De inventarisatie van de stand van de implementatie in de 25 veiligheidsregio’s regio’s is inmiddels in juli 2013 afgerond. De inventarisatie geeft een positief beeld van de ontwikkelingen. Zowel van de zijde van de ziekenhuizen als van de veiligheidsregio’s hoor ik positieve geluiden over de handreiking. In het merendeel van de regio’s zijn concrete afspraken gemaakt met ziekenhuizen. Men geeft overigens wel aan dat er voor de toepassing van de handreiking nog een aantal voorbereidingen getroffen moeten worden, bijvoorbeeld op het terrein van informatiebeveiliging. De Vereniging Nederlandse Gemeenten (VNG) is niet expliciet betrokken, maar wel het Veiligheidsberaad. Gewoonlijk laat de VNG rampen- en crisisbeheersing over aan het Veiligheidsberaad. Daarnaast wordt het hele traject in afstemming gedaan met het Landelijk Overleg Coördinerend Gemeentesecretarissen, die de leiding hebben bij de invoering van de slachtofferinformatiesystematiek.

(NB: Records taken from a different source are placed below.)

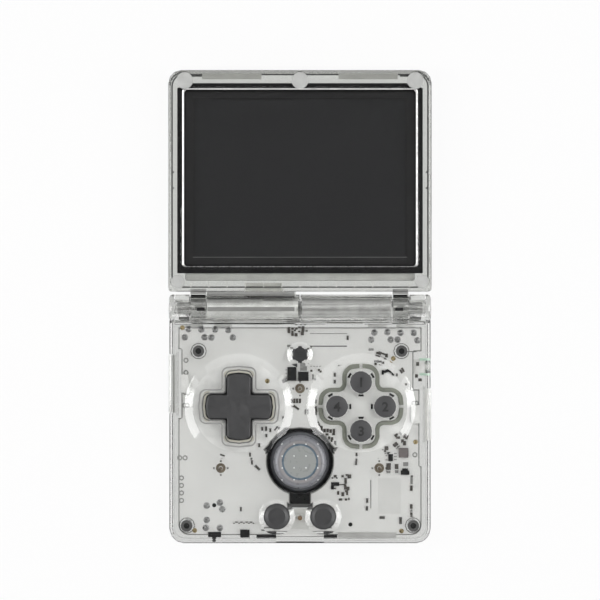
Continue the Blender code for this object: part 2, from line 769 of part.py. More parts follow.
def post_places():
    """Centres of the four case screw posts."""
    return [
        (-POST_X_REAR, front(POST_REACH_REAR)),
        (POST_X_REAR, front(POST_REACH_REAR)),
        (-POST_X_FRONT, front(POST_REACH_FRONT)),
        (POST_X_FRONT, front(POST_REACH_FRONT)),
    ]


def board_boss_places():
    """Centres of the three bosses that hold the board."""
    return [
        (0.0, front(MIDDLE_BOSS_REACH)),
        (-SIDE_BOSS_X, front(SIDE_BOSS_REACH)),
        (SIDE_BOSS_X, front(SIDE_BOSS_REACH)),
    ]


def button_places():
    """Names and centres of the four round face buttons."""
    y = front(PAD_REACH)
    return {
        "face_button_top": (PAD_X, y + BUTTON_Y_SPACING),
        "face_button_right": (PAD_X + BUTTON_X_SPACING, y),
        "face_button_bottom": (PAD_X, y - BUTTON_Y_SPACING),
        "face_button_left": (PAD_X - BUTTON_X_SPACING, y),
    }


def system_places():
    """Names and centres of the two system buttons."""
    return {
        "button_select": (-SYSTEM_X, front(SYSTEM_REACH)),
        "button_start": (SYSTEM_X, front(SYSTEM_REACH)),
    }


def hinge_trough():
    """Solid under the whole barrel that closes the base's shell below it."""
    trough = CHANNEL_RADIUS + BARREL_CHANNEL_WALL
    top = -CLOSED_GAP / 2 - BASE_FACE_WALL / 2
    rear = BASE_REAR_REACH - BASE_WALL / 2
    start = 180 + math.degrees(math.asin(-top / trough))
    end = 360 - math.degrees(math.acos(rear / trough))
    outline = arc((HINGE_Y, HINGE_Z), trough, start, end, BARREL_STEPS // 2)
    outline.append((HINGE_Y + rear, HINGE_Z + top))
    inner = BASE_HALF_WIDTH - BASE_WALL / 2
    return side_prism("trough", outline, -inner, inner)


def barrel_rods(sections, radius, steps=BARREL_STEPS):
    """Cylinders on the hinge axis, one for each (name, start, end)."""
    axis = (0.0, HINGE_Y, HINGE_Z)
    return [rod(name, "X", x0, x1, radius, axis, steps) for name, x0, x1 in sections]


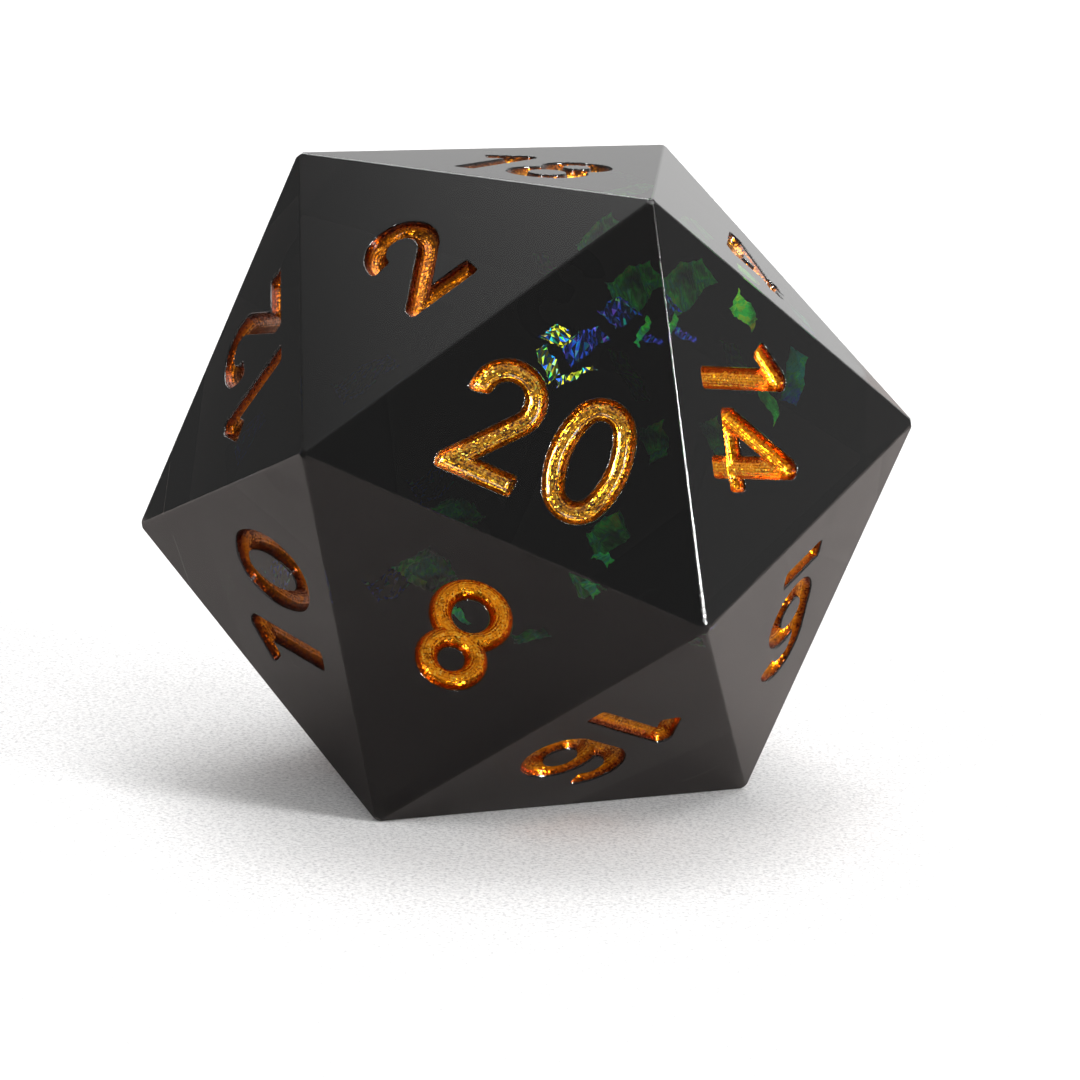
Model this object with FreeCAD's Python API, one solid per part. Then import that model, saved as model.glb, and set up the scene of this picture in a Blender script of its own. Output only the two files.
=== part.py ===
import FreeCAD, Part
import math
import os

# Twenty-sided die cast in clear smoky resin, with engraved digits, gold paint
# lying in the engravings and pieces of iridescent film cast into the core.
# Millimetres.  +Z up, the die rests on the face numbered 3 in the plane z = 0,
# the origin is under the middle of the body, and +X points at the corner of
# the rest face that the faces 6, 14 and 16 lean over.

os.makedirs("parts", exist_ok=True)
Vec = FreeCAD.Vector

# ---------------------------------------------------------------- dimensions
FACE_TO_FACE = 20.0      # distance between two opposite faces
EDGE_RADIUS = 0.15       # easing of the 30 edges left by polishing
TIP_BLUNT = 0.10         # how far the 12 corners are taken back after easing

STROKE_W = 0.70          # width of an engraved stroke at the surface
STROKE_BED_W = 0.50      # width where the drafted walls meet the round bed
STROKE_WALL_D = 0.30     # depth of the drafted walls
STROKE_D = 0.50          # full depth of the engraving
PAINT_WALL = 0.07        # paint on the walls of the engraving
PAINT_BED = 0.14         # paint lying on the bed of the engraving
PAINT_SINK = 0.02        # how far the paint stops below the face

FILM_T = 0.06            # thickness of a film flake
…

De leden van de CDA-fractie vragen waarom niet eerst de uitwerking van de maatregelen zoals het trekkingsrecht en het zorgplan worden bezien.

Het aanpakken van fraude met pgb’s stond al eerder in de belangstelling van de Kamer naar aanleiding van geconstateerde overtredingen. Naast fraude met pgb’s doen zich ook frauderisico’s bij de zorg in natura voor. Omdat het pgb een beslag op de financiële middelen kent van circa € 2,4 miljard en er in de AWBZ-zorg in natura in totaal circa € 26 miljard omgaat heeft juist het aanpakken van fraude in de AWBZ-zorg in natura een hoge prioriteit.

Deze leden horen wel eens uit het veld dat als een zorgkantoor een vermoeden van fraude aangeeft het OM er zelden werk van maakt. Zij willen graag weten hoe het staat met de strafrechtelijke veroordeling.

Het beeld dat het OM zelden werk maakt van een vermoeden van fraude aangegeven door een zorgkantoor wordt niet herkend. Wat betreft de strafrechtelijk veroordeling verwijs ik naar de beantwoording op de gelijksoortige vragen van de leden van de SP-fractie onder hoofdstuk 5 van de beantwoording.